What is the sin of acedia? Spiritual sloth. If you’ve only heard this name attributed to the animal, you’re half-way there. Acedia or sloth is often associated with laziness or laxity (the animal by this name does indeed provide a wonderful representative visual).

Unfortunately, “laziness” is too simplistic of a definition. St. Thomas Aquinas insightfully describes acedia as a passion of sadness in relation to spiritual goods. Think for a moment of the rich man who came to Christ to ask what he must do to inherit the Kingdom of Heaven. When he was told he must sell his possessions and give to the poor, he went away sad (See Mark 10:17-22). 

Why was he sad?

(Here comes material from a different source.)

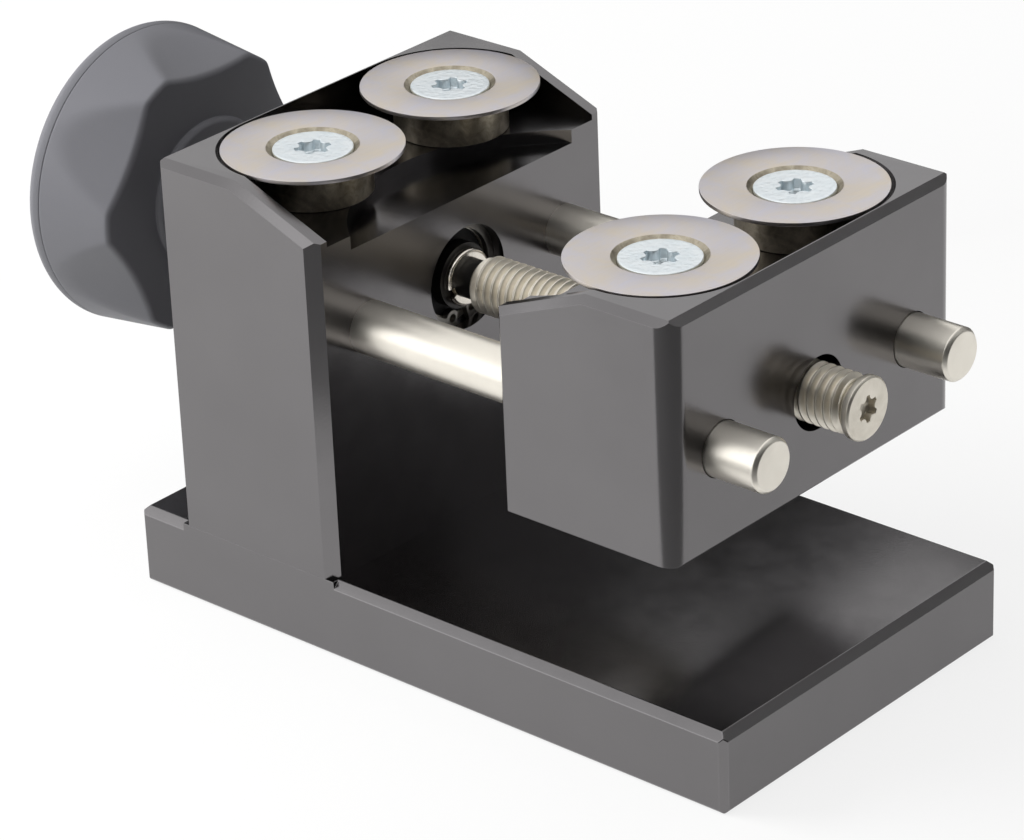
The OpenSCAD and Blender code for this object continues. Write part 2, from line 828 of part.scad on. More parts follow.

Because he couldn’t see what was being offered him: the Kingdom of Heaven – Friendship with Christ – something incomparably greater than any material wealth or comfort. So, in a sense, his sadness comes from spiritual blindness – a myopic vision that fails to recognize the fullness of reality – of truth. It is like a young child who cries because you want him to eat healthy food or take a bath or go to bed. The child is only seeing and desiring what is immediately in front of him and cannot yet recognize what is, in truth, good for him.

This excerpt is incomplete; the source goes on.